The Part About the Crimes continued last week with a telling interaction between Sergio Gonzalez and his bedmate:
“As he was talking the whore yawned, not because she wasn’t interested in what he was saying but because she was tired, which irritated Sergio and made him say, in exasperation, that in Santa Teresa they were killing whores, so why not show a little professional solidarity, to which the whore replied that he was wrong, in the story as he had told it the women dying were factory workers, not whores. Workers, workers, she said. And then Sergio apologized, as, as if a lightbulb had gone on over his head, he glimpsed an aspect of the situation that until now he’d overlooked” (466).
So now we are brought face to face with the reality…the maquiladores produce tax-free exports, primarily for the U.S. The women who work there are disposable, and not only do the Mexican communities ignore their brutal murders, but the consumers in the United States, complicit in the womens’ low-wage employment, have never even heard about their mass deaths. Disposable economy, disposable humanity. Right there in the whore’s bed we are taken to task about how we value things over people, consumption over people.
Geez, this is a fun text, she typed wryly, trying to wrestle her guilt back into the closet as the bodies in 2666 pile up in the dumps, a grotesque metaphor of our disposal of everything we have no need for, including Mexican women. “What surprised the reporters most,” though not any reader who has been paying attention, “was that no one claimed or acknowledged the body” (467).
Sheesh.
Lalo Cura finally figures out the town is run by narcos, Epifanio brings the misogyny in the novel to a new low by noting that a clerk was wearing a skirt and high heels and therefore must be sleeping with her boss (474), and Klaus Haas presents an interesting German figure that begins the “is he or isn’t he” wait for The Part about Archimboldi.

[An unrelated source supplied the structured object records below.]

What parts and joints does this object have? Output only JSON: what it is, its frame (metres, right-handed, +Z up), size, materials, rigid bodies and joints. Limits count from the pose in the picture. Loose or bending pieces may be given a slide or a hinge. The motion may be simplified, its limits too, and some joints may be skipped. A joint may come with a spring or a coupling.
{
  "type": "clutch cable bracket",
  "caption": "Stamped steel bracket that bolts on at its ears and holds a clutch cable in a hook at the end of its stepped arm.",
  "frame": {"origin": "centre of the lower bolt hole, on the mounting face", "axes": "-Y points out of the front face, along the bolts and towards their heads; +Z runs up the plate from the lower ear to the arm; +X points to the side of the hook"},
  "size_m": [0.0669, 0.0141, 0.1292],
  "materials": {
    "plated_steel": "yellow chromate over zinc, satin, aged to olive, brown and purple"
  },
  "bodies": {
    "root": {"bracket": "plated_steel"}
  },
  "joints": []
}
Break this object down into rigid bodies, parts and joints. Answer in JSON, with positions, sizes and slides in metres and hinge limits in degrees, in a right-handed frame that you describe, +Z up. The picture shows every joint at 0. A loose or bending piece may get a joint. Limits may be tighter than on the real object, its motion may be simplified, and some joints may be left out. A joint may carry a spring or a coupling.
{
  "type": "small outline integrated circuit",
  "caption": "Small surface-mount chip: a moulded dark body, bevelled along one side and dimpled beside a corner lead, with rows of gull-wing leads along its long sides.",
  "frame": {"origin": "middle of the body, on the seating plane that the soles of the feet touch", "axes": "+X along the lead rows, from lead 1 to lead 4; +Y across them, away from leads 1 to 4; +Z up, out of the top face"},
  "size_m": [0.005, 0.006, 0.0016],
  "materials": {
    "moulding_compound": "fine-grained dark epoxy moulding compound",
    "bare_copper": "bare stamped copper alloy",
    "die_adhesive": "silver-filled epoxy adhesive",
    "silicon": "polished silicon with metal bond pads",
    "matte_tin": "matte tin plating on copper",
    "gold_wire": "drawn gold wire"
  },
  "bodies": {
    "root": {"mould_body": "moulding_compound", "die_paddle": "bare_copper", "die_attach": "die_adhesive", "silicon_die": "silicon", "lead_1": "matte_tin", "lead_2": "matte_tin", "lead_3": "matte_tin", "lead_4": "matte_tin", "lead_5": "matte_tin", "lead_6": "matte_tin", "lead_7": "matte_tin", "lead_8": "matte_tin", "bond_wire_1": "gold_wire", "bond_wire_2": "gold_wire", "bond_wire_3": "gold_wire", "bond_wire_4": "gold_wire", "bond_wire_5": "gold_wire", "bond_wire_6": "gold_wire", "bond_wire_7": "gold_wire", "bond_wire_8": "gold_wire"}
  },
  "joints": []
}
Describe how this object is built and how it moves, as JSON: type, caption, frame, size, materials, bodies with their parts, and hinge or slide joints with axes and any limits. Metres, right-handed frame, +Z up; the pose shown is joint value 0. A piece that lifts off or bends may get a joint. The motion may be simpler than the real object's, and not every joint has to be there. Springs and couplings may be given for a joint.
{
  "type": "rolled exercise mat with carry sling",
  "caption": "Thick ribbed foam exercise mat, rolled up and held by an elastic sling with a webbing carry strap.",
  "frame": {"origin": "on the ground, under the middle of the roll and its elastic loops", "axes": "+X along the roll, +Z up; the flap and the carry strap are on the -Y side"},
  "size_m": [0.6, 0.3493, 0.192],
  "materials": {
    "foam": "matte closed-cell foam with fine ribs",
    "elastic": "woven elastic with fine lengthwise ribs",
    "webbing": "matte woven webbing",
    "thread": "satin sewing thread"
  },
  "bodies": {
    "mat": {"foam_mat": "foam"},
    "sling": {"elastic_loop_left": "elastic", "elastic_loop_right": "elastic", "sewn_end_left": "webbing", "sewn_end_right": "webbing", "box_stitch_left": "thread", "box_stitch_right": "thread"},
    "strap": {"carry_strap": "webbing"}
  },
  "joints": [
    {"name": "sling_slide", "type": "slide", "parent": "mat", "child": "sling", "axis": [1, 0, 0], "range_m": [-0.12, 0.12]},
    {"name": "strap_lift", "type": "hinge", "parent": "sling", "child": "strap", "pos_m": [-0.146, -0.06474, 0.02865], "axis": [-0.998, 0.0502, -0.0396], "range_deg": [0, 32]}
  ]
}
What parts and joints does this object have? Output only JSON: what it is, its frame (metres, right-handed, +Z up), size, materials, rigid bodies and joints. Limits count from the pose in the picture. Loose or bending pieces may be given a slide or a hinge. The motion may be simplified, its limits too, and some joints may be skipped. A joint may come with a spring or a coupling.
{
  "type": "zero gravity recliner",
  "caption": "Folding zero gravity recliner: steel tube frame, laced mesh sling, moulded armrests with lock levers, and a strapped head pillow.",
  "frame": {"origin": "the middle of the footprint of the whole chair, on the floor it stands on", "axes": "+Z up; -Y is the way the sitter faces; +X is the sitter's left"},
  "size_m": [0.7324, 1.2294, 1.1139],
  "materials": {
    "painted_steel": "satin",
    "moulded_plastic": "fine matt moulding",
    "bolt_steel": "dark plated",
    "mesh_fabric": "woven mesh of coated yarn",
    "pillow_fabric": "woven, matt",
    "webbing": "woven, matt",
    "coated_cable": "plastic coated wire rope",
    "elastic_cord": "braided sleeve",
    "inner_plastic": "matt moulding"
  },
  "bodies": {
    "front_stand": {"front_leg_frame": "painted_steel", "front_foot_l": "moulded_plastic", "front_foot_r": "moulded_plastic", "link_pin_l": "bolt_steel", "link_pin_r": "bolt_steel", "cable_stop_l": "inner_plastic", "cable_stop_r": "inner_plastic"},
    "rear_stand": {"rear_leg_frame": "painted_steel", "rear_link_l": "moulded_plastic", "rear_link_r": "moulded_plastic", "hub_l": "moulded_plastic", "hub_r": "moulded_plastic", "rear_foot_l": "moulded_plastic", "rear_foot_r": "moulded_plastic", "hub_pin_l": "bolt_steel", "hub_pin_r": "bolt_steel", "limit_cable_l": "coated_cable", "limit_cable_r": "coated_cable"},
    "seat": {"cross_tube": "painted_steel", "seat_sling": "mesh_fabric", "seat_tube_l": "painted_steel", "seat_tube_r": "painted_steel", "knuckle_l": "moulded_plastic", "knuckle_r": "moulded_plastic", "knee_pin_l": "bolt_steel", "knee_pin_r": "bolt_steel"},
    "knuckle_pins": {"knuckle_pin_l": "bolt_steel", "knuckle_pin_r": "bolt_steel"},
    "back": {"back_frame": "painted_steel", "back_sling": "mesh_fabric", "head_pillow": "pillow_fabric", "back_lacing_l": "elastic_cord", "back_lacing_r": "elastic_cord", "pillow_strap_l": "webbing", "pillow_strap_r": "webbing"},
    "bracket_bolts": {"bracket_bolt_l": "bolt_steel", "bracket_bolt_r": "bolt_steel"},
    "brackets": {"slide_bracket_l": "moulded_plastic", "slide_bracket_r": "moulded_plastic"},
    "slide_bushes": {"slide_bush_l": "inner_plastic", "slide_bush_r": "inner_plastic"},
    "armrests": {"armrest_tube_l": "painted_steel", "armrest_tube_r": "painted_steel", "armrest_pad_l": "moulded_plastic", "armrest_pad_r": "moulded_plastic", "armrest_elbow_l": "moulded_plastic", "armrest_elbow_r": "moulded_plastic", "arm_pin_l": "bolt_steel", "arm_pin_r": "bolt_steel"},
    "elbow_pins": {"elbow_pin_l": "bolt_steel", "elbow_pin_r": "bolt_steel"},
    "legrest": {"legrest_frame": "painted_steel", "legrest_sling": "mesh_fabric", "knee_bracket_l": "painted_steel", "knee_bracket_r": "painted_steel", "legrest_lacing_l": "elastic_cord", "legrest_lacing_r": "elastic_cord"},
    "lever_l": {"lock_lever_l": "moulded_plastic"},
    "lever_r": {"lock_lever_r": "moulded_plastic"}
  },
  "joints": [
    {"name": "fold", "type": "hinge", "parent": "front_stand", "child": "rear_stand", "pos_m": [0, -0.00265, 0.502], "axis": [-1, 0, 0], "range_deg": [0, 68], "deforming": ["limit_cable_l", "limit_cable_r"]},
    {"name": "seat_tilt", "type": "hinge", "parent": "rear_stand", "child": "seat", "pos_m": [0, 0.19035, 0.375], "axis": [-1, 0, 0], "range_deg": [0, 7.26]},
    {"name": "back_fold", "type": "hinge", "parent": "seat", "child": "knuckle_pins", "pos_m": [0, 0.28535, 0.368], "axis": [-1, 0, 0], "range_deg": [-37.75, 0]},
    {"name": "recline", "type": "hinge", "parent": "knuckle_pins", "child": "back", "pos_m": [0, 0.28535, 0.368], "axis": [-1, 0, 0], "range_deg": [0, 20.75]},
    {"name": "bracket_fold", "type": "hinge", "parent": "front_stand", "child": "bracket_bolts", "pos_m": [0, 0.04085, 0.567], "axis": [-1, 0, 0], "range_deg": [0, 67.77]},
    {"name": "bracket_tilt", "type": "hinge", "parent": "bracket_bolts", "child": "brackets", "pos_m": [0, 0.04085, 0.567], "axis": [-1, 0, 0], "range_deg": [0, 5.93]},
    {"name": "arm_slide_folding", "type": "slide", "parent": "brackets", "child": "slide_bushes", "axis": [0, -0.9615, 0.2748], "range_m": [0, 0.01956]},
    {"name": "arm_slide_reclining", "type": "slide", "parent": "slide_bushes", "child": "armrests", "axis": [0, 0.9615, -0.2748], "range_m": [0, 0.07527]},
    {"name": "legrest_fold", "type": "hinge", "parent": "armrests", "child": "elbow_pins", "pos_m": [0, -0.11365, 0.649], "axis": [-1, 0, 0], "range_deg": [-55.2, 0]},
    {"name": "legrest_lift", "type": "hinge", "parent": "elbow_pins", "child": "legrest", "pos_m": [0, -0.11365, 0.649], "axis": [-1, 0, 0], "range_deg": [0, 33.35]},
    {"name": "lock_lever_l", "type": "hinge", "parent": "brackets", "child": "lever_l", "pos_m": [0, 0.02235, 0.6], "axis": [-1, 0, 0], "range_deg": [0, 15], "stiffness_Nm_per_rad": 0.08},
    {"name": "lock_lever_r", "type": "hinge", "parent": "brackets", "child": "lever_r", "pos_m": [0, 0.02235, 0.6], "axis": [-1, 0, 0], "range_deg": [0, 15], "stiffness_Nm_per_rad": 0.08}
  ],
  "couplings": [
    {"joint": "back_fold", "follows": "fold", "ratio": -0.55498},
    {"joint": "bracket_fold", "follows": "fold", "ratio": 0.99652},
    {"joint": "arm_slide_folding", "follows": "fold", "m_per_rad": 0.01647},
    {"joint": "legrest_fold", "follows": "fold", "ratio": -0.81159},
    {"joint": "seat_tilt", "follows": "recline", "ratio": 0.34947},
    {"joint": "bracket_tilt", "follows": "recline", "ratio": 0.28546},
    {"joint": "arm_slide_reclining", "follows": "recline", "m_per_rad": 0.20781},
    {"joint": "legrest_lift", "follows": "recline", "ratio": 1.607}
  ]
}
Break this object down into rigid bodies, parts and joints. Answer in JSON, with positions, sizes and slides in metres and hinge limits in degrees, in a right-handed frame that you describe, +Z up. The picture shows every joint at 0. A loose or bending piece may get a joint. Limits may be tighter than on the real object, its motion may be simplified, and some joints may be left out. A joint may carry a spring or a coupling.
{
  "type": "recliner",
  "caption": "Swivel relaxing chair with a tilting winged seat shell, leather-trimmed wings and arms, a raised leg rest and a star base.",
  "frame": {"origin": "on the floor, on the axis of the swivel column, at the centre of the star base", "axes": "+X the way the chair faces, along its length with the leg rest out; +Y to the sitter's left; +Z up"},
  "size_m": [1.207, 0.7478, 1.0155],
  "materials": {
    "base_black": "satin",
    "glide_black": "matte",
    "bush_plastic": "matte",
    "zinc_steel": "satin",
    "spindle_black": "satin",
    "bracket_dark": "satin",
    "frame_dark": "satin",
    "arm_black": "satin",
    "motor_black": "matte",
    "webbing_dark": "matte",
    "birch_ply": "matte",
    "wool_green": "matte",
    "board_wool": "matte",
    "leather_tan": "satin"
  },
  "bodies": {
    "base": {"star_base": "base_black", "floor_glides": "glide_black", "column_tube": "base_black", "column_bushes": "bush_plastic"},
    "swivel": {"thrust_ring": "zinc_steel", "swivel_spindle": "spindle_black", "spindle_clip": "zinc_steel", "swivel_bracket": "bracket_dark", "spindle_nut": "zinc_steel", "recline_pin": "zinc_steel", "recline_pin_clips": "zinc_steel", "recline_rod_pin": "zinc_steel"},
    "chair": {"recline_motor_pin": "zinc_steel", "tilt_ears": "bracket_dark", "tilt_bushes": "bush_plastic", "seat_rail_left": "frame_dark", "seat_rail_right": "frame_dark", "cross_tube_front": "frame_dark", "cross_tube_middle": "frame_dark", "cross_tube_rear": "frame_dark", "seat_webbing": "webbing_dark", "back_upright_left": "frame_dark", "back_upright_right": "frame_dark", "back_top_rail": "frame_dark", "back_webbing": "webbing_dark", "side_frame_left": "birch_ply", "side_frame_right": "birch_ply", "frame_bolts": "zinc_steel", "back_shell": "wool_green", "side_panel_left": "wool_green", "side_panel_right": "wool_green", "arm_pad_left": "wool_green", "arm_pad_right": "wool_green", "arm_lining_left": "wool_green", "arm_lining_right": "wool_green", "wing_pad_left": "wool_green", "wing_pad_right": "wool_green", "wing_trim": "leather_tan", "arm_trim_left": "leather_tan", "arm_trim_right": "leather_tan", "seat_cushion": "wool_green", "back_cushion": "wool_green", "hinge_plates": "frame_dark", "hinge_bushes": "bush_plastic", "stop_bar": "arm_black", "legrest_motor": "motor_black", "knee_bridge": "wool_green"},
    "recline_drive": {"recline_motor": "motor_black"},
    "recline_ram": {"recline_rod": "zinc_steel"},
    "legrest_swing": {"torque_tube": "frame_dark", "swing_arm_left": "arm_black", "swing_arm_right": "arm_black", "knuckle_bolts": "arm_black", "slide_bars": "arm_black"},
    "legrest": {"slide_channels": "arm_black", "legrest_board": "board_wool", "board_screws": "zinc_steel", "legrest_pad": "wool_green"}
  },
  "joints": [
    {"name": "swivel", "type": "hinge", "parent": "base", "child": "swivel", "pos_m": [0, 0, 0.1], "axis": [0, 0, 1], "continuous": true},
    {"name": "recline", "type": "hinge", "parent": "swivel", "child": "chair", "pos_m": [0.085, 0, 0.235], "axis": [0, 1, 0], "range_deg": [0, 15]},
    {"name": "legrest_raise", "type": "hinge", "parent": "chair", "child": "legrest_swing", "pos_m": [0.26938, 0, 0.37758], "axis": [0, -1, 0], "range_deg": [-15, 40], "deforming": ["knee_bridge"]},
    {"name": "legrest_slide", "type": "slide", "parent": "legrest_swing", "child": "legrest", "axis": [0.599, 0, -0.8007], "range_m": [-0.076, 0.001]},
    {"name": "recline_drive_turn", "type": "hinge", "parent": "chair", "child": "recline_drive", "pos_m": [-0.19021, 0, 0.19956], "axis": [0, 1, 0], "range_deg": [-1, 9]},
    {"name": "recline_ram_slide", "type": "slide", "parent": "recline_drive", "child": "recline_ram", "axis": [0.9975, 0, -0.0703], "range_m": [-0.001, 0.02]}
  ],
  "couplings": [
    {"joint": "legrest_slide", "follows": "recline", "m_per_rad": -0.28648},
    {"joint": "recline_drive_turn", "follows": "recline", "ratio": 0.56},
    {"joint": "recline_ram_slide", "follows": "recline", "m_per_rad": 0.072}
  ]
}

And finally, Florita’s crowning achievement, “to introduce the other women, who had something important to say. Then the WSDP activists stepped up to talk about the climate of impunity in Santa Teresa, the laxity of the police, the corrupttion, and the number of dead women, which had been constantly on the rise since 1993” (505). Of course, we are quickly ushered away from this scene of awareness toward a discussion of film, J.D. Salinger, and L.A. the rest of the week’s section shows the police solving several crimes, none of which involves women or murders. Because stolen cars are a priority, after all.
I despise myself for wanting The Part about the Crimes to end, because it should go on, every day, with body after body piling up until I can’t take it and actually DO something. But for now I’m writhing in discomfort watching nothing get done and wishing I could have Archimboldi or Amalfitano back for a while. That frustrating, incessant journalistic narrative march of case after unsolved case is clearly doing its job. I may have to retract my criticism of Bolano because this tactic is working. I am not growing numb to the deaths. I am increasingly uncomfortable.
Just what I need right now.
Steve over at Infinite Zombies argued in one of his recent posts that 2666 is not a call to action or attention regarding the Juarez murders, but simply a book about the awful realities of the world. I am inclined to agree with him, and will expand on that when I get to my own post later today. The only reason I mention this at all is that I don’t think you should feel like there’s some kind of moral obligation to dwell on the murders. Frankly, I’m beginning to think that Bolaño merely exploits them for his own literary ends, and is no kind of moral hero for writing about them.
Naptime: Nice to see you digging into the politics of the novel. I guess I agree with Steve at Infinite Zombies that this isn’t a “crusading novel” a’la Upton Sinclair’s The Jungle, but I do think it has a political point of view, and you are definitely tapping into it. I suppose you could say that, as far as the socio-political analysis goes, one doesn’t learn anything from 2666 that you couldn’t learn much more quickly by reading actual journalism, but that’s true of just about any topical novel. And The Jungle may have come down to us as the archetypal crusading novel, but while it was primarily intended to highlight the plight of immigrant workers in Chicago’s stockyards, it’s greatest impact was the passage of Pure Food and Drug laws. The book was designed to drum up sympathy for the immigrant working class, but wound up stoking middle class anxieties about health and diet instead. As Sinclair put it, “I aimed at the public’s heart and by accident hit its stomach.” I’m not sure what organ Bolano is aiming for, exactly, but the cumulative effect of the deadpan descriptions of the murdered women, for me at least, is to make them increasingly indigestible.
I was thinking about Dan’s charge that Bolaño exploits the murders for his own literary ends while reading David Shields’ bracing if problematic Reality Hunger, and this quote struck me as apropos: “There are two sorts of artist, one not being in the least superior to the other. One responds to the history of his art so far; the other responds to life itself.” (Shields is quoting Saul Steinberg) It seems to me that Bolaño is both kinds of artist (I think this is a false distinction). I didn’t mean to imply in my inaugural post that Bolaño was not aestheticizing the murders, or using them for his own literary ends (you could say that they are the literary version of a Weegee true crime photo). Only that there is an ethical dilemma at the heart of how to do so.